At the same time as recalling this child’s point of view, Jacobs uses the benefit of hindsight to give us a clear historical perspective on the rise of the Nazi party, the reasons for its popularity and its acceptance by the majority of Germans. Alien Roots follows the story of how Jacobs grew to maturity in an increasingly alienating environment. Through the story of this one woman, we read the wider story of the Jewish race in Germany in the lead-up to World War II.

This memoir gives more than an insight into pre-war Germany. There are memories of schools that she attended in England and Belgium which help flesh out a broader picture of events in Europe. Jacobs’s mother sent her to England to be educated in a progressive co-educational boarding school that encouraged independent thought, a move that was anathema to Jacobs, who had been brought up in a disciplined German Gymnasium where children were not encouraged to discuss adult issues such as religion and politics. In contrast, her subsequent schooling at a Catholic convent in Belgium, with its strict but protective cloistered existence, was welcomed by Jacobs, especially as the world outside was becoming an increasingly threatening place.

The most poignant moment in the memoir, one that acts as a turning point in the story, is her return to Germany after a homesick year in England, only to find that her idyllic German childhood is a thing of the past and that her schoolgirl friendships are over. In spite of her efforts and those of her close friends, nothing will ever be the same again for Jews in Germany. Her friends have become part of the new German youth. The changes that take place in these childhood friendships illuminate the changing allegiances that were taking place in the adult world.

Alien Roots is written without any literary pretension, in clear precise prose. Jacobs’s command of the English language, in spite of the fact that it was not her native tongue, is excellent. This, her only long work, has a fine sense of rhythm. The 400 pages are easy to read. The writer has a distinctive voice, depicting every character in her family with sympathy but objectivity, including her own personality as a child, stubborn and quick to anger. She writes with a sharp sense of humour, a retrospective irony, a lightness of touch and no trace of self-pity. The most harrowing events are told in a single sentence, all the more searing because of their brevity.

On a personal level, Alien Roots was without doubt a way for Jacobs to capture all that was precious to her as a child growing up in Germany: the Eilenriede wood in the heart of Hanover; the magical Christmases that her assimilated Jewish family enjoyed; the huge and enchanting house and garden of her paternal grandmother. These were all lost to her when the Nazis came to power. She conveys her love of Germany; her early and deeply felt nationalistic feelings during group outings to the countryside; her participation in the harsh, brooding nature mystique that was unique to Germany and that found expression in folk singing, camping, hiking and rural films. This belief in the sacredness of German soil gave Hitler an easy ride to power. It was a faith that Jacobs shared until she started to identify consciously with her Jewish roots and became one of the dispossessed.
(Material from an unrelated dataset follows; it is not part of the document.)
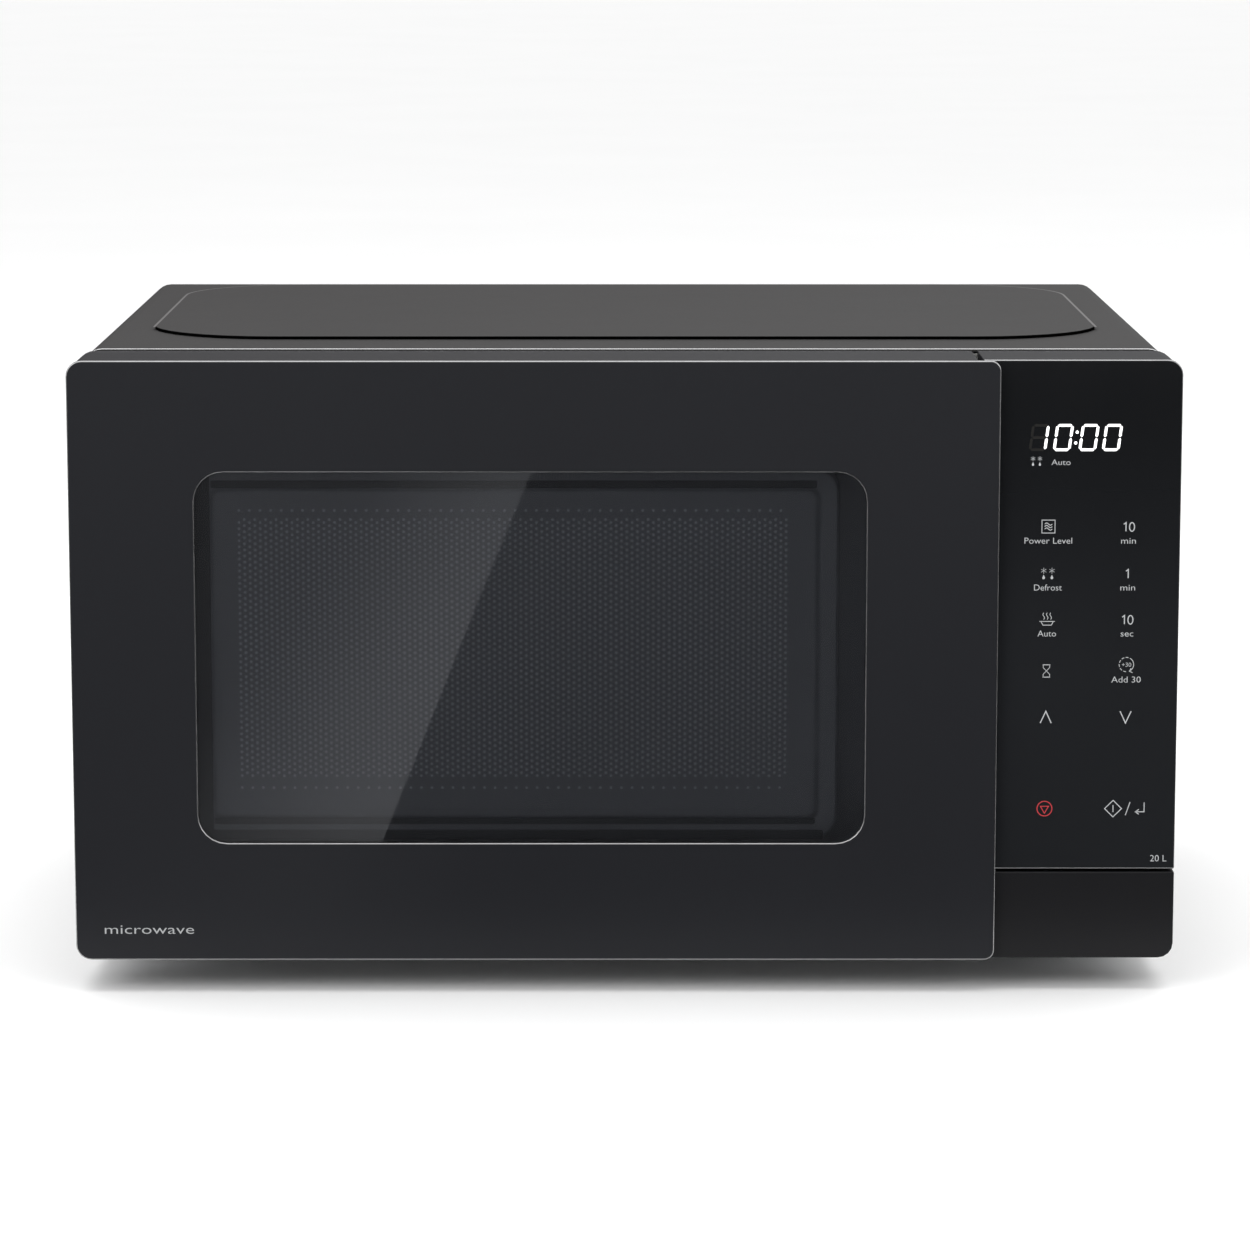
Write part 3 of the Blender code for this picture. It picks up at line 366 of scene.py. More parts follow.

Jacobs emigrated to Australia in 1940, thanks to the fact that her grandmother had been born in Australia. She married and lived in Melbourne with her husband and children, but this part of her life is not touched on in Alien Roots, which ends as she leaves Germany for England at the end of 1937, aged nineteen. This is more than a personal memoir. Jacobs’s priority was to convey her insights into those pivotal years in Jewish and German history. She could contemplate the pre-war years from a distance and record an experience of fascism that illuminates the predicament of German Jews before the Holocaust.